## YOUR OBJECTIVE
Give back, exactly as it appears, the run of lines opening with the one containing "Write part 2 of" and closing with the one containing "return finish.rise(ragged, *DULL_SPAN)". Nothing outside that run should appear.

-- Begin --

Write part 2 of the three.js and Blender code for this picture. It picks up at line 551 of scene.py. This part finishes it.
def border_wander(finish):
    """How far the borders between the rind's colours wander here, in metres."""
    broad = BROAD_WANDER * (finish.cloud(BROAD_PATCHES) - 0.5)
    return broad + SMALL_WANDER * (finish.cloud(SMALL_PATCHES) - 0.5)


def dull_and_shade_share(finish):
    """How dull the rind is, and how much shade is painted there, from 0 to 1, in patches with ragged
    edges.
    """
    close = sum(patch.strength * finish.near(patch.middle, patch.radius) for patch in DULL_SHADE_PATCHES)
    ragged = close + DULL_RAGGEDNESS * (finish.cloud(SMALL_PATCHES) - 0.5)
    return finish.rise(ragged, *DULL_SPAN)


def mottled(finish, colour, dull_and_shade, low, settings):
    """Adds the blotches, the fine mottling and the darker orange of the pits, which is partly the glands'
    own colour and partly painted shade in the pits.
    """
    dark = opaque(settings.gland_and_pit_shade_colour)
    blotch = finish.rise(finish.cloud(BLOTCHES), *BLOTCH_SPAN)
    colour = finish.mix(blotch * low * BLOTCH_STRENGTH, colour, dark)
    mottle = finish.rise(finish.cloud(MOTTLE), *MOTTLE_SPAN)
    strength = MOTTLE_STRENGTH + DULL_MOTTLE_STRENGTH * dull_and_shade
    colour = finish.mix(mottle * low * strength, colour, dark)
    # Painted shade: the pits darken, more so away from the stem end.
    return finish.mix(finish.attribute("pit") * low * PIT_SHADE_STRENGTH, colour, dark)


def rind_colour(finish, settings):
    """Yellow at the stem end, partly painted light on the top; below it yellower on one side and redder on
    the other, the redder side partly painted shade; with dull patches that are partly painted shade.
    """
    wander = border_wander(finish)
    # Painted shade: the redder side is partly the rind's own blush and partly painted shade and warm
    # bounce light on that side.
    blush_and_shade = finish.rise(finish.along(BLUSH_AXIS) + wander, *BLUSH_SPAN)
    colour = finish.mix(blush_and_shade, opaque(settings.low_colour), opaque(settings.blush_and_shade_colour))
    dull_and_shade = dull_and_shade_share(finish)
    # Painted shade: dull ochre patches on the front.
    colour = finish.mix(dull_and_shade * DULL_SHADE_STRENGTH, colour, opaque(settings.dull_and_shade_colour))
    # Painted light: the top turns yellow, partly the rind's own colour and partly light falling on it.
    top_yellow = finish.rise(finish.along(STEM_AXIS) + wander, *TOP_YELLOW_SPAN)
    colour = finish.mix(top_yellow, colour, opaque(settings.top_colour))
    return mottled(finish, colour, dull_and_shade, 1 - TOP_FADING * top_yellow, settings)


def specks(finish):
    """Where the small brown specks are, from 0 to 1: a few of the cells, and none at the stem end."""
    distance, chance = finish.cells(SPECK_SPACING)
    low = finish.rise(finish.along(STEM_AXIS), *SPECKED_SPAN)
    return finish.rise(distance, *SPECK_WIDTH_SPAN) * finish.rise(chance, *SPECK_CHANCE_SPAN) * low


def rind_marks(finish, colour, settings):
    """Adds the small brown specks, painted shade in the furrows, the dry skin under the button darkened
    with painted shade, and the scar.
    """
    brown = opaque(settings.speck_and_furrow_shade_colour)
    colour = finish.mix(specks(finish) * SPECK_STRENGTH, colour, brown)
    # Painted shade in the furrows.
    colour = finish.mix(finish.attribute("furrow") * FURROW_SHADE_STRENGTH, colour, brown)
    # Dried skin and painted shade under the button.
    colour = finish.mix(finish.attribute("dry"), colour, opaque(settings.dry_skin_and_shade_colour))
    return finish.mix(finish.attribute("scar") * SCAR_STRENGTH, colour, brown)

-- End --
-- Begin --

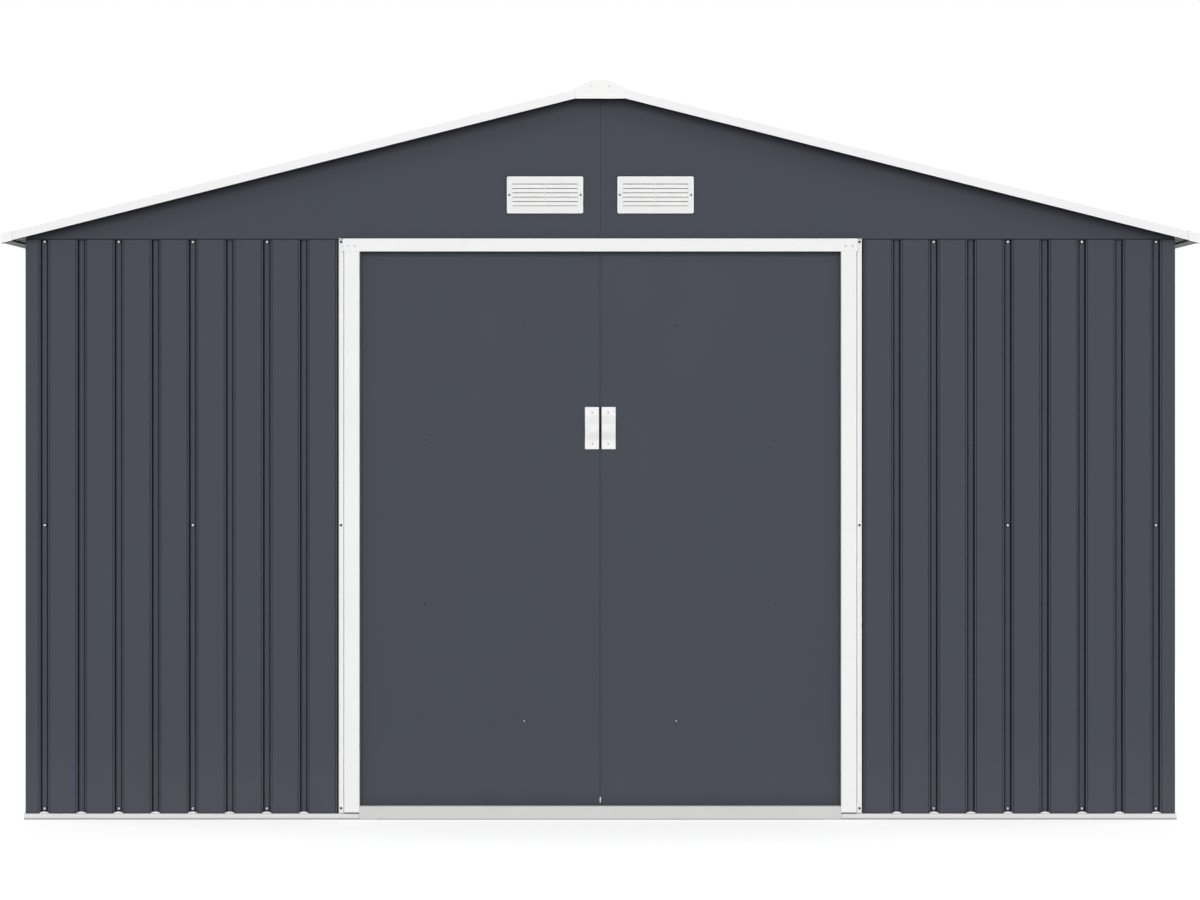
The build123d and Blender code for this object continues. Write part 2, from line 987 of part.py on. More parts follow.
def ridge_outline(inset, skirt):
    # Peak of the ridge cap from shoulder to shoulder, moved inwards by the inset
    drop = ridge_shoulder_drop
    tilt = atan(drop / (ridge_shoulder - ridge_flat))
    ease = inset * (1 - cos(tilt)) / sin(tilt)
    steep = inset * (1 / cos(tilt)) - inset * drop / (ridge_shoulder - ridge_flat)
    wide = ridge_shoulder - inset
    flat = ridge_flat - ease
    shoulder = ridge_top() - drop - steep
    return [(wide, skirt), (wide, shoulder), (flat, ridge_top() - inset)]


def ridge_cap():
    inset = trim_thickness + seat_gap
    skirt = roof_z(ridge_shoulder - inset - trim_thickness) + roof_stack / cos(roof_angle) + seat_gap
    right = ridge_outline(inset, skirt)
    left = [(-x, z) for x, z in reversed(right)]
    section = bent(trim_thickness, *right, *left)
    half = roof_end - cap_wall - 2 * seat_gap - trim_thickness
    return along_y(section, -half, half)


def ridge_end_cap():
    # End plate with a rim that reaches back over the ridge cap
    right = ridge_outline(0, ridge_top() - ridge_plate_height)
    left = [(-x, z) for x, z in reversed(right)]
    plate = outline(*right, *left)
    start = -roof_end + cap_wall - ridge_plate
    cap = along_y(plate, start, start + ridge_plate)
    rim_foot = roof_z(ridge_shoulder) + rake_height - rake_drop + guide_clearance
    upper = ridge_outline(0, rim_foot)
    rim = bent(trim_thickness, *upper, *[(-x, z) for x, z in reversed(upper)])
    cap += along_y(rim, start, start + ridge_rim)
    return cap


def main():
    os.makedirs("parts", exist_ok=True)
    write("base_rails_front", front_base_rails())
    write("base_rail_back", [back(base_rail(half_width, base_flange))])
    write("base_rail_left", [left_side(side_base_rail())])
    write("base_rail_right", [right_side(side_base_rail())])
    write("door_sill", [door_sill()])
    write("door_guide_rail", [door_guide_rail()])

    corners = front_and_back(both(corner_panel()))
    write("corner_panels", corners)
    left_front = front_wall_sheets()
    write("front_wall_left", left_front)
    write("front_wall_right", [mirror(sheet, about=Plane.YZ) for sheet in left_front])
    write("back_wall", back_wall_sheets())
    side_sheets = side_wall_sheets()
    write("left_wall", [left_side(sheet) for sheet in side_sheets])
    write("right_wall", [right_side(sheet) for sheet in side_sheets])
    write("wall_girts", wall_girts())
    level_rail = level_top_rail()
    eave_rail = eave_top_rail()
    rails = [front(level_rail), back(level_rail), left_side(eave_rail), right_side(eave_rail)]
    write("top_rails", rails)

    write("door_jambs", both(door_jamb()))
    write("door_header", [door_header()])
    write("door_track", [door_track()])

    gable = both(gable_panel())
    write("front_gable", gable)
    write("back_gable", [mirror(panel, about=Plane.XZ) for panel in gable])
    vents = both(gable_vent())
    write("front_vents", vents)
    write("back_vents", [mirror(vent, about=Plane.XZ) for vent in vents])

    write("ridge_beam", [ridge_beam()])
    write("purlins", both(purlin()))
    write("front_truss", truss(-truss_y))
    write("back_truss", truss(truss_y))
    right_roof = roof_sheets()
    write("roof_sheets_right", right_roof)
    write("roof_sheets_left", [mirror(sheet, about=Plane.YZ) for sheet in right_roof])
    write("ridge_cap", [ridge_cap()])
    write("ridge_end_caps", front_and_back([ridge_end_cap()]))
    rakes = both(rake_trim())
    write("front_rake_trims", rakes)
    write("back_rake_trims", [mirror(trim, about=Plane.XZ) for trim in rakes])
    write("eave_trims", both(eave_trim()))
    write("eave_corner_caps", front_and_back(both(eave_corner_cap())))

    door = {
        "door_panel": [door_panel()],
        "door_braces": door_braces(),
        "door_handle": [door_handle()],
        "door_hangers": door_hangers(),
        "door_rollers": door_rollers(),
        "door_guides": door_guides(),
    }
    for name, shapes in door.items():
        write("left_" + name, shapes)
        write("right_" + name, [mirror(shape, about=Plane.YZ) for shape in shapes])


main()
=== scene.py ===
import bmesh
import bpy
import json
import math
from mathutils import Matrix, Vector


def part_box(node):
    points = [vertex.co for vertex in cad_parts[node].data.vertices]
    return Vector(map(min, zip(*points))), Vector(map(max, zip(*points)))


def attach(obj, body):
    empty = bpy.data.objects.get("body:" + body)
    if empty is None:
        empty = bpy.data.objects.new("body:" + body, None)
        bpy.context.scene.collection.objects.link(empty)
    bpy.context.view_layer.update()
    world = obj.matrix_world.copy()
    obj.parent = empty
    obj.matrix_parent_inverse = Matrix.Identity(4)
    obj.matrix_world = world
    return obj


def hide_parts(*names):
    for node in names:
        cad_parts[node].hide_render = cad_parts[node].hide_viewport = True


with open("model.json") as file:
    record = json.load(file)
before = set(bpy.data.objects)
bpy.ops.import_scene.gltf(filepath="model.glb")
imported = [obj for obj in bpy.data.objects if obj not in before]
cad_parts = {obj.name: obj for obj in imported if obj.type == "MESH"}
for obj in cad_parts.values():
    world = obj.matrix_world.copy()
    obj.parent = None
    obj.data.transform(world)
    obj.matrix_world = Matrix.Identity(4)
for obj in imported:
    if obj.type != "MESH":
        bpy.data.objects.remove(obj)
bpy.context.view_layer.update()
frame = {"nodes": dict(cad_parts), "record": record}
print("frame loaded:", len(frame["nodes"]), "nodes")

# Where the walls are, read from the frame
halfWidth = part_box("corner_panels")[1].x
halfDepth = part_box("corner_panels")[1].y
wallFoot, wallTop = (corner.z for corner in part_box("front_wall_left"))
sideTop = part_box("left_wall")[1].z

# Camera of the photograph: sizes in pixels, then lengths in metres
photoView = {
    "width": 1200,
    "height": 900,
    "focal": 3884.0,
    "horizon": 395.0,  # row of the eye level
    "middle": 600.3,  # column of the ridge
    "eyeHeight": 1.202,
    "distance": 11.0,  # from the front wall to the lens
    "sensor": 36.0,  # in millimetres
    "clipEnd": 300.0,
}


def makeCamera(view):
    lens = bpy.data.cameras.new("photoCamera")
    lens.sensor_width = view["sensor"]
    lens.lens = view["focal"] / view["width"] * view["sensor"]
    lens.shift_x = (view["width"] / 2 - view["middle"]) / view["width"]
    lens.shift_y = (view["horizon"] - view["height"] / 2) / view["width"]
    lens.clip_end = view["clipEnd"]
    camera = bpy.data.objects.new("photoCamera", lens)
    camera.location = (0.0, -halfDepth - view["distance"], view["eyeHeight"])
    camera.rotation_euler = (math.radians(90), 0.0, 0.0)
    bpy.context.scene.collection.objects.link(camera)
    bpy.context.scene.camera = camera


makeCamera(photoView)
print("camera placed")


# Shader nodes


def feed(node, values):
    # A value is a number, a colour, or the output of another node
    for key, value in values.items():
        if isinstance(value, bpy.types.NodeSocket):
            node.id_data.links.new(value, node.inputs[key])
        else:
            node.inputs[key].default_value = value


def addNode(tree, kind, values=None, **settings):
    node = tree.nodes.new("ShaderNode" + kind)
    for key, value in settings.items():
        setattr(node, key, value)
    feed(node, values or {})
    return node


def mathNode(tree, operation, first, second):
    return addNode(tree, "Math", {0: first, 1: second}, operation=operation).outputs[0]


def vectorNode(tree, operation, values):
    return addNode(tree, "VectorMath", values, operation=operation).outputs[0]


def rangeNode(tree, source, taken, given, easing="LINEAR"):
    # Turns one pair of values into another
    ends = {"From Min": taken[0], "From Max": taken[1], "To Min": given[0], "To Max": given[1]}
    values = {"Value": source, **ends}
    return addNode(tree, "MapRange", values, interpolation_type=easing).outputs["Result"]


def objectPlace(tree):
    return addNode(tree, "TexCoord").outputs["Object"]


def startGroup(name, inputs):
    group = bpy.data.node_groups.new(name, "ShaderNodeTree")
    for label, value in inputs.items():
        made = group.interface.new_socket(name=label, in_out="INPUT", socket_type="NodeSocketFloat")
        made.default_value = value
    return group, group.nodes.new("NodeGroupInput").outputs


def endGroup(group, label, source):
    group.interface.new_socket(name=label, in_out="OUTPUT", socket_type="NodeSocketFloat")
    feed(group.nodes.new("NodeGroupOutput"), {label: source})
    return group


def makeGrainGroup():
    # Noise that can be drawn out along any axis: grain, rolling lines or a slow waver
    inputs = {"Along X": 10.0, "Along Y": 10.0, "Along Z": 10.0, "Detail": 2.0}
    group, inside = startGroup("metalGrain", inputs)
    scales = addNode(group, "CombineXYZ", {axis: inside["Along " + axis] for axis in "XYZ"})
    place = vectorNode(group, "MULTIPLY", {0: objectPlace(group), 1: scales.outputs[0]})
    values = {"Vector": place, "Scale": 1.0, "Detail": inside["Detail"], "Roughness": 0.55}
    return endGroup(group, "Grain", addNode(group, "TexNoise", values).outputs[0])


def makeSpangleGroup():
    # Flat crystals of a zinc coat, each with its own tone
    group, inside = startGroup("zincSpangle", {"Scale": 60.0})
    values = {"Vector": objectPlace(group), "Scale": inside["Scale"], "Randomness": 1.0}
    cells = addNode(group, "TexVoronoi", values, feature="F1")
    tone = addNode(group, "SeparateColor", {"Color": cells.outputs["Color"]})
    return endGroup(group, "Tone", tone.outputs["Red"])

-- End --

## WORKED ANSWER
Write part 2 of the three.js and Blender code for this picture. It picks up at line 551 of scene.py. This part finishes it.
def border_wander(finish):
    """How far the borders between the rind's colours wander here, in metres."""
    broad = BROAD_WANDER * (finish.cloud(BROAD_PATCHES) - 0.5)
    return broad + SMALL_WANDER * (finish.cloud(SMALL_PATCHES) - 0.5)


def dull_and_shade_share(finish):
    """How dull the rind is, and how much shade is painted there, from 0 to 1, in patches with ragged
    edges.
    """
    close = sum(patch.strength * finish.near(patch.middle, patch.radius) for patch in DULL_SHADE_PATCHES)
    ragged = close + DULL_RAGGEDNESS * (finish.cloud(SMALL_PATCHES) - 0.5)
    return finish.rise(ragged, *DULL_SPAN)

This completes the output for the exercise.